De pequeña, solía pasar
los veranos en una casa que tenían mis abuelos en el campo. Allí nos juntábamos
un montón de niños pero uno de ellos, captó mi atención. Era el hermano pequeño de mi vecina. Un
niño que entonces no contaba con más de cuatro o cinco años que llevaba un
aparato detrás de su oreja. Al principio pensaba de él
que era un poco impertinente. No hablaba, pero cuando algo no le gustaba, se
tornaba rebelde y caprichoso y sólo acertaba a que de su voz salieran algunos
pequeños gritos sin sentido. Con el tiempo, comprendí que era un niño con déficit auditivo y debo decir que
conocerlo fue lo más especial que me pasó aquel verano.
Difícilmente logré que entendiera alguno de mis signos chapuceros que previamente me había chivado su hermana.
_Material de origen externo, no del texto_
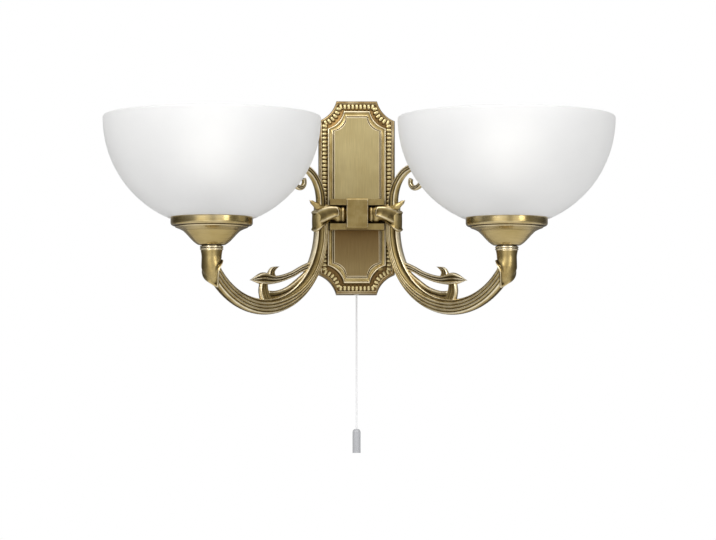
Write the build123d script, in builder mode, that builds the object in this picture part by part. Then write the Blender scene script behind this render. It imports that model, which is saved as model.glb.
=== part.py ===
"""Double arm wall sconce with opal bowls and a pull switch.

Millimetres. The wall is the plane y = 0 and the lamp stands out towards -Y. +X is right, seen
from the front, and +Z is up. The origin is the middle of the two wall screws, on the wall.
Each arm lies in an upright plane turned out from the plate: on it s runs outwards and z up.
"""

import math
import os

from build123d import *

# General fits and walls
FIT = 0.05  # radial clearance of a thread or spigot in its hole
SEAT = 0.2  # gap left where a curved face rests on another
WIRE_RADIUS = 1.3  # two-core lead

# Backplate: outline with four scooped corners
PLATE_HALF_WIDTH = 31.2
PLATE_HALF_HEIGHT = 79.0
PLATE_END_HALF_WIDTH = 16.6
PLATE_CORNER_HEIGHT = 62.7
SCOOP_DEPTH = 2.7
PLATE_WALL = 1.8
RIM_DEPTH = 18.0  # front of the flat outer rim
RIM_CHAMFER = 1.2
BORDER_INSET = 3.2  # rim's width, to the edge of the bar border
BORDER_RISE = 1.0
FRAME_HALF_WIDTH = 24.0
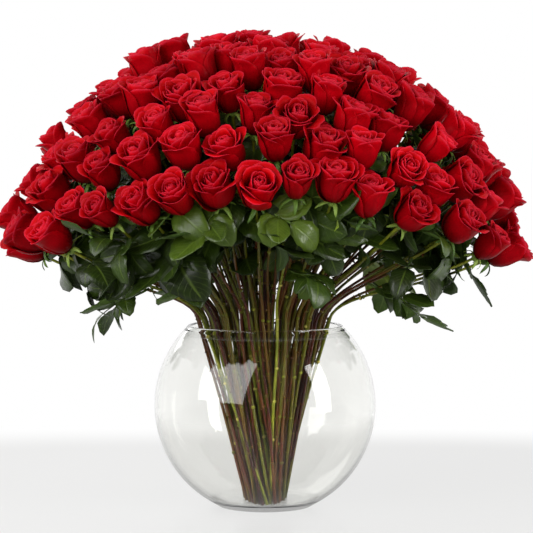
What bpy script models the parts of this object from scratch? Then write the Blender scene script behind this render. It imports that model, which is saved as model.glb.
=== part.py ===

Intentaba ponerme de alguna manera en su pellejo e imagina que se preguntaría por qué motivo no podía comunicarse con los otros niños o por qué no lograba hacerse entender y sin embargo podía hacerlo con sus padres y su hermana. Quizá sea por ese motivo que lo recuerdo pegado a las faldas de su hermana y extremadamente prudente a la hora de establecer contacto con el resto de los niños.
Como muchas otras cosas en la vida, al final uno no termina haciendo
aquellas que dijo iba a hacer y pasaron los años, tanto que fueron más de
veinte. Tras seis meses, acabo de finalizar el primer curso en lengua de signos alemana y sólo puedo
decir que ha sido una de las cosas más fascinantes que he aprendido nunca.